The following page features a paragraph describing UCI's history of activism (the university opened in 1965). The timing is ironic given the recent pro-Palestinian occupation set up at UCI, which lasted nearly three weeks and only ended when students and outside protesters tried to take over an adjacent science building. It was not pretty. There is one memorable quote in the latter article: "You would never see someone setting a dumpster fire at Irvine." Literally or figuratively? Maybe there haven't been any real dumpster fires, but the above-mentioned encampment and its clearing out, which drew national attention was, to borrow the old phrase, "a real dumpster fire". I am not criticizing the hundreds of police who were finally allowed to do their job, but for the image of the university, the whole thing was a "dumpster fire".

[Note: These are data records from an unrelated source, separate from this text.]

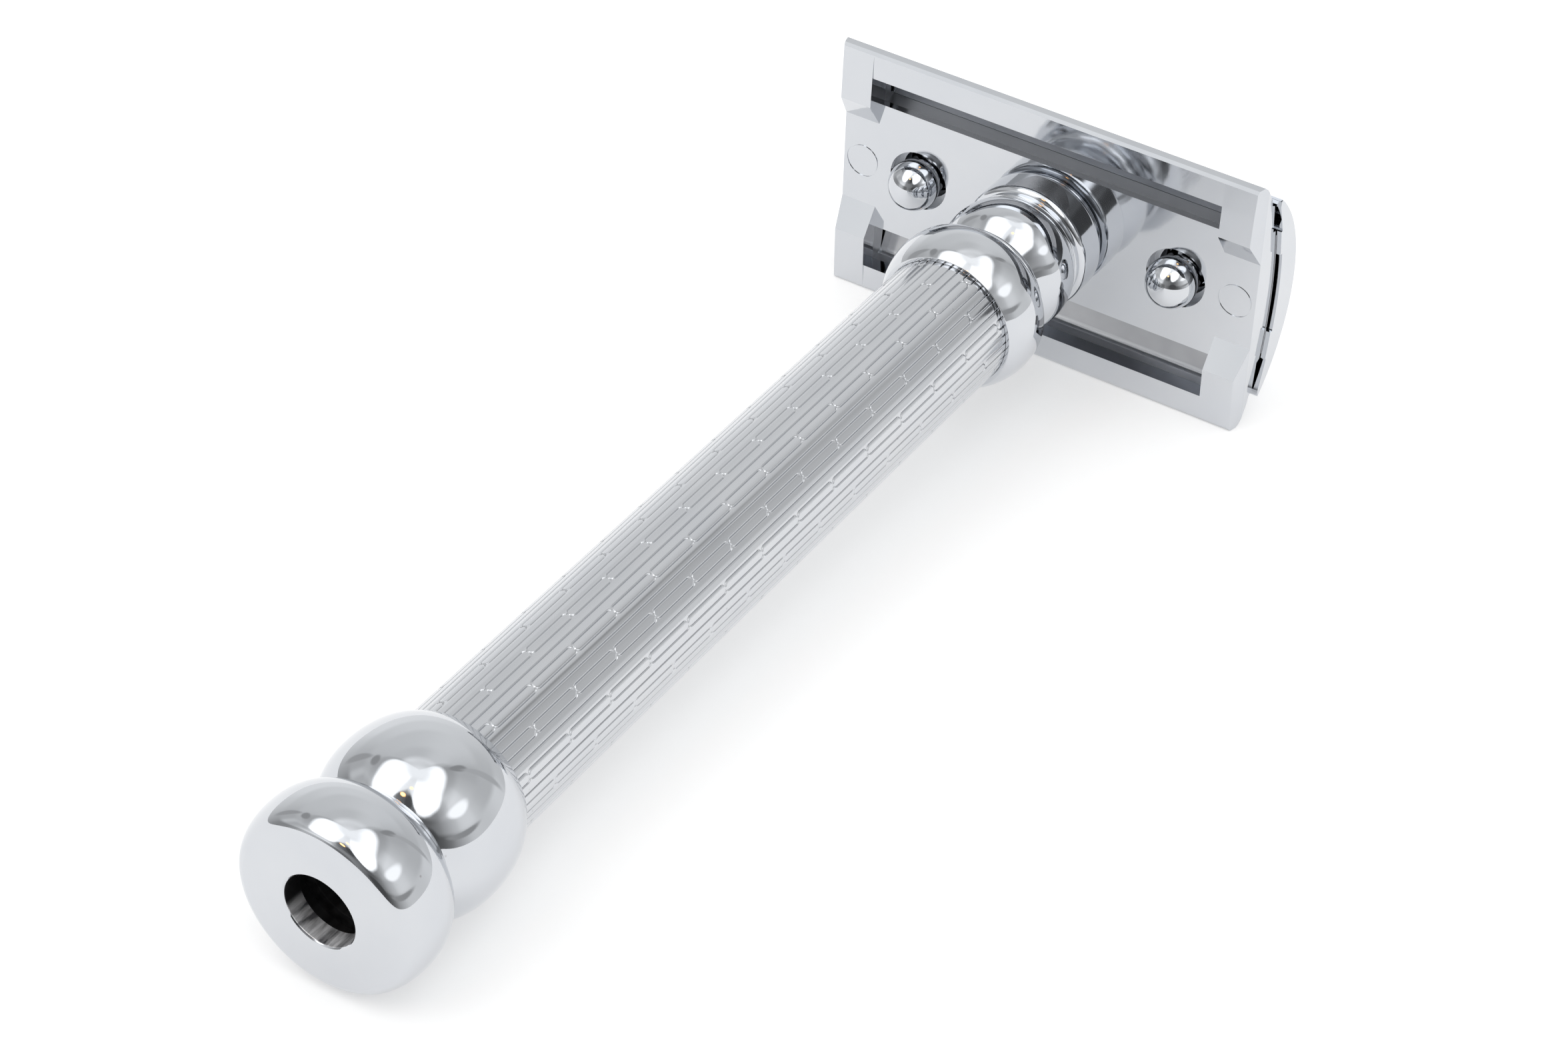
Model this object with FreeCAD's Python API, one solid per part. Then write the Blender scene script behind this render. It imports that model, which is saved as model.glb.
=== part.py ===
import FreeCAD, Part
import math
import os
from FreeCAD import Vector as V

# Double-edge safety razor, lying on its side.
# The razor is drawn along its own handle axis first (x = along the handle
# towards the cap, y = along the head, z = across the head; x = 0 is the
# underside of the base plate), then laid down on the z = 0 surface.

# ---------------------------------------------------------------- dimensions
# base plate
PLATE_HALF_LEN = 21.3        # half length along the head
GUARD_HALF_W = 12.9          # half width over the guard bars
PLATE_TOP = 3.0              # highest point of the blade seat
SLOT_IN = 6.7                # inner edge of the lather slot
SLOT_OUT = 10.25             # outer edge of the lather slot = inner edge of the bar
SLOT_HALF_LEN = 17.75        # half length of the lather slot
LUG_RISE = 1.8               # how far the corner lugs stand proud of the underside
LUG_FOOT = 4.55              # where the lug's sloping wall leaves the plate
LUG_EDGE = 7.2               # where it reaches the lug's face
LUG_DRAFT = 0.45             # taper of the lug's end wall
BAR_FACE = -1.55             # face of the guard bar
PEG_SPAN = 13.34             # half distance between the locating pegs
PEG_HOLE_R = 2.48
PEG_BORE_R = 2.95            # counterbore round the peg's ball end
PEG_BORE_DEPTH = 1.6
STUD_HOLE_R = 2.75
PIN_MARK_R = 1.68            # shallow round marks near the plate's ends
PIN_MARK_Y = 19.3

# blade, bent over the seat
BLADE_HALF_LEN = 21.35
BLADE_HALF_W = 11.0
BLADE_T = 0.10
BLADE_R = 33.5               # bend radius of its middle surface
BLADE_MID = 3.08             # height of its middle surface on the axis
BLADE_BODY_HALF = 18.5       # half length of the cutting edge
BLADE_TAB_HALF_W = 6.4

# cap
CAP_HALF_LEN = 21.8
CAP_HALF_W = 10.65
CAP_TOP = 6.5
CAP_EDGE_X = 1.85
CAP_UNDER = 3.55
CAP_CLAMP_Z = 9.9
CAP_CLAMP_X = 1.67
NUB_IN = 4.2                 # the four nubs that press on the blade's tabs
NUB_OUT = 6.9
NUB_START = 20.2
PEG_R = 2.4
PEG_TIP = -3.15              # how far the ball end of a peg reaches past the plate

# threaded stud and its bush
STUD_R = 2.45
STUD_TOP = 5.3
STUD_END = -9.6
THREAD_PITCH = 0.8
THREAD_DEPTH = 0.42
BUSH_R = 3.5
BUSH_BORE_R = 2.5
BUSH_START = -0.35
BUSH_END = -12.0

# handle
SPIGOT_R = 4.4               # the spigots that the tube and the collar sit on
TUBE_R = 6.15
TUBE_START = -17.0
TUBE_END = -89.6
TUBE_GROOVES = 48
TUBE_GROOVE_DEPTH = 0.16
COLLAR_RIM = -17.65
BALL_RIM = -89.1
KNOB_JOINT = -98.75
KNOB_END = -106.1
KNOB_R = 8.4
KNOB_R_AT = -102.8
KNOB_BORE_R = 3.2
KNOB_WALL = 1.9
KNOB_CAVITY_R = 4.8
BALL_BORE_R = 3.6            # the ball is hollow, so the knob's hole drains the grip


# ---------------------------------------------------------------- helpers
def poly_face(points):
    """Closed face in the xz plane from (x, z) points."""
    pts = [V(x, 0, z) for x, z in points]
    return Part.Face(Part.makePolygon(pts + [pts[0]]))


def wire_face(edges):
    return Part.Face(Part.Wire(Part.__sortEdges__(edges)))


def along_head(face, y0, y1):
    """Extrude a face of the xz plane along the head from y0 to y1."""
    f = face.copy()
    f.translate(V(0, y0, 0))
    return f.extrude(V(0, y1 - y0, 0))


def box(x0, x1, y0, y1, z0, z1):
    return Part.makeBox(x1 - x0, y1 - y0, z1 - z0, V(x0, y0, z0))


def rod(r, x0, x1, y=0.0, z=0.0):
    return Part.makeCylinder(r, abs(x1 - x0), V(min(x0, x1), y, z), V(1, 0, 0))


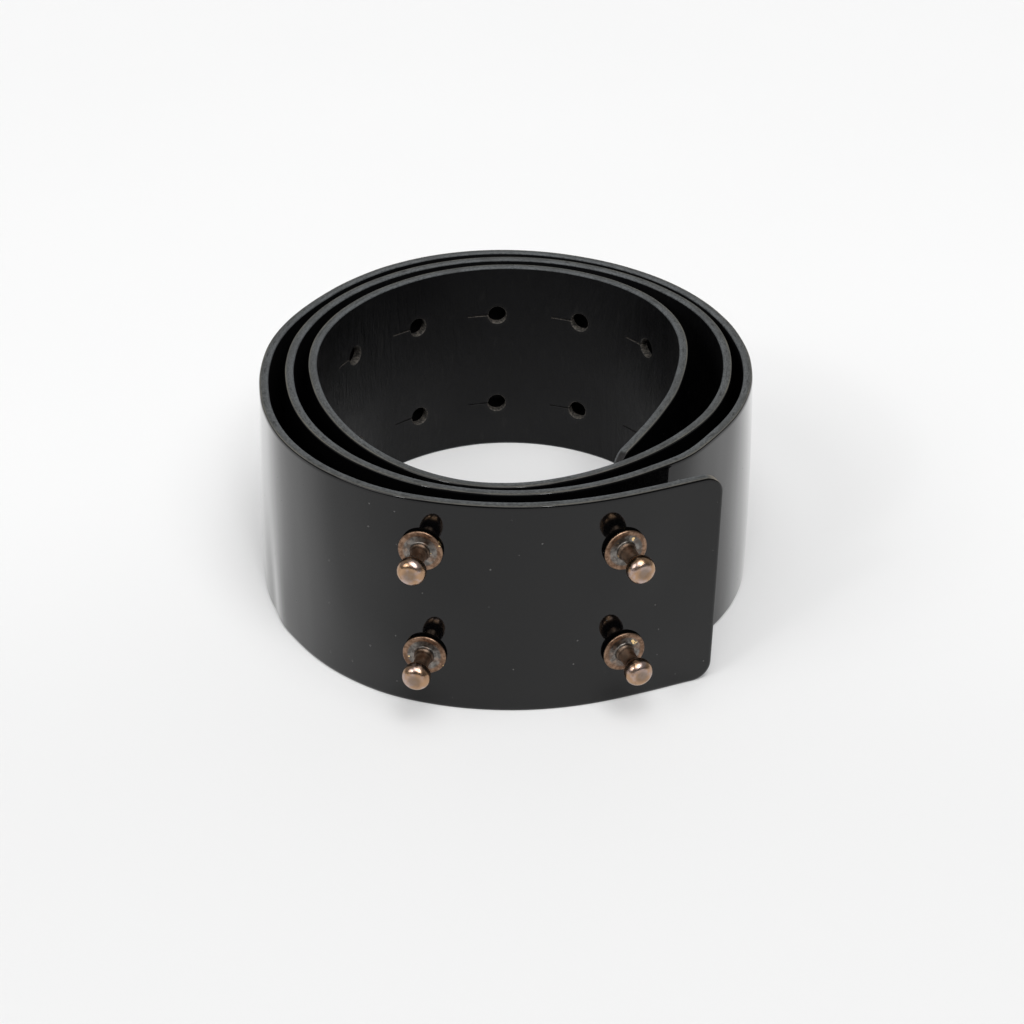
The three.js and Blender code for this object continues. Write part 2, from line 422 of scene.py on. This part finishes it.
def cut_edge():
    """Cut edge: grey leather with fibres, lighter by the flesh side, and a painted highlight line by the
    film.

    Dark marks run along its middle. The rolled border of the film is black, the inner end's top corner
    is painted near black as shade where it falls away, and the outer end's top corner has a painted pale
    highlight and wear.
    """
    flesh_grey, film_grey = (0.083, 0.09, 0.096), (0.05, 0.052, 0.051)
    light_fibre, dark_fibre = (0.12, 0.125, 0.125), (0.03, 0.031, 0.031)
    cloud, mark = (0.04, 0.041, 0.04), (0.015, 0.015, 0.015)
    pale_line_highlight, pale_corner_highlight, black_border_and_shade = (0.115, 0.108, 0.086), (0.2, 0.18, 0.15), (0.006, 0.005, 0.005)
    n = Nodes("cut_edge")
    spot = n.position("strap")
    distance, height, offset = n.parts(spot)
    fibres = n.noise(n.stretch(spot, (0.6, 1, 1.4)), 1900.0, 3.0, 0.65)
    clouds = n.noise(spot, 160.0, 3.0)
    marks = n.noise(n.stretch(spot, (0.35, 1, 2.2)), 900.0, 2.0)
    colour = n.mix(n.ramp(offset, -0.0011, 0.0006), flesh_grey, film_grey)
    colour = n.mix(n.ramp(fibres, 0.42, 0.62, 0.0, 0.7), colour, light_fibre)
    colour = n.mix(n.ramp(fibres, 0.36, 0.5, 0.6, 0.0), colour, dark_fibre)
    colour = n.mix(n.ramp(clouds, 0.4, 0.75, 0.0, 0.5), colour, cloud)
    in_middle = n.ramp(n.math("ABSOLUTE", offset), 0.0, 0.0009, 1.0, 0.0)
    marked = n.math("MULTIPLY", n.ramp(marks, 0.54, 0.66), in_middle)
    colour = n.mix(n.math("MULTIPLY", marked, 0.8), colour, mark)
    # Painted highlight: a pale line by the film's rounded border, in place of the bright ceiling's
    # reflection there.
    by_film = n.ramp(offset, 0.00062, 0.00078)
    line = n.math("MULTIPLY", by_film, n.ramp(clouds, 0.3, 0.6, 0.9, 0.4))
    colour = n.mix(line, colour, pale_line_highlight)
    # Painted highlight on the outer end's top corner, which also has wear: a pale patch in place of a
    # lamp's glint there.
    from_end = n.math("SUBTRACT", STRAP_LENGTH * MM, distance)
    at_outer_end = n.ramp(from_end, 0.002, 0.0045, 1.0, 0.0)
    paler_share = n.math("MULTIPLY", at_outer_end, n.ramp(height, 0.0572, 0.059))
    colour = n.mix(paler_share, colour, pale_corner_highlight)
    border = n.math("MULTIPLY", n.ramp(offset, 0.00092, 0.00098), n.math("SUBTRACT", 1.0, paler_share))
    # Painted shade: the inner end's top corner falls away and is painted near black on its flesh side.
    at_inner_end = n.ramp(distance, 0.003, 0.0042, 1.0, 0.0)
    inner_corner = n.math("MULTIPLY", at_inner_end, n.ramp(height, 0.05, 0.054))
    inner_corner_shade = n.math("MULTIPLY", inner_corner, n.ramp(offset, -0.0009, -0.0005))
    inner_corner_shade = n.math("MULTIPLY", inner_corner_shade, n.ramp(fibres, 0.6, 0.7, 1.0, 0.7))
    n.set(Base_Color=n.mix(n.math("MAXIMUM", border, inner_corner_shade), colour, black_border_and_shade))
    n.set(Roughness=n.ramp(fibres, 0.3, 0.7, 0.5, 0.75))
    n.set(Specular_IOR_Level=0.3)
    n.set(Normal=n.bump(fibres, 0.00012))
    return n.material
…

I also take issue with the second article that portrays UCI as a place where activism takes place that is focused on issues and solutions. Bringing in speakers like Amir Abdel Malik Ali, Abdul Alim Musa, Mohamed al-Asi, George Galloway, Norman Finkelstein, Hatem Bazian, Rabab Abdulhadi, Hussam Ayloush- I could go on and on- doesn't strike me as being focused on solutions. Putting up this caricature of Ariel Sharon in May 2008 on the so-called "apartheid wall", with all the stereotypical Jewish features that go back to Julius Streicher's Der Stuermer, is not focusing on issues and solutions. 




Disrupting the speech of Michael Oren, the then-Israeli ambassador to the US in 2010 was not focused on solutions. Similarly disrupting pro-Israel events featuring Israeli Defense Force reservists in 2016 and 2017 was not focused on solutions. Similarly disrupting celebrations of Israel's founding by Jewish students year after year is not an exercise in finding solutions.

And most recently, chanting with bullhorns and banging drums outside classroom and science research buildings is not what I call finding solutions. On the day the encampment was finally cleared, I seriously doubt those students/activists were searching for solutions when they tried to take over a building next to the encampment. True, worse things have happened at Berkeley, UCLA, Columbia, and many other so-called institutions of higher learning, but UCI does not stand as some sort of shining beacon of light when it comes to campus protest.

This leads me to my final point: Perhaps, it is time for universities to reexamine just what their role is. Is it to educate or serve as a training ground for activists-left-wing activists in particular? UCI's law school should be subject to the same question, but that is a topic for another day. Are our universities really intended to be places where all the ills of the country and/or the world are to be fought out? Under the present situation, free speech and protest exist only for one side of the philosophical divide. Speakers and events that are pro-America, pro-Israel, conservative, or pro-Republican can expect to be disrupted. Does UCI remember the night Milo Yiannopoulos came to campus in 2016?

Is this really what our universities are supposed to be about? If so, the public's patience is wearing thin. The overwhelming majority of Americans are tired of seeing our campuses taken over by pro-Hamas anti-Semites and anarchists at the expense of the majority of students who want to study. I know from personal experience that 99%+ of UCI's students are not involved in this activity, but what say do they have when the university administration allows this loud disruption of university life to go on for weeks?

I don't know exactly when the above two pieces in UCI Magazine were actually penned. The magazine has just come out, but given recent events at UCI, the celebratory tone is ironic and frankly, laughable.

I have sent a link to this post to the magazine.

*Update: June 19: Last night, I received a prompt response from the editor of the magazine informing me that it takes a long time to print, bind, and deliver the magazine (about a month). On this occasion, there was also an unforeseen delay in distribution. Thus, the magazine went to press in mid-April.  The encampment went up at the end of April and was cleared in the middle of May. In other words, the letter from Gillman and the article in question were written prior to the encampment issue occurring.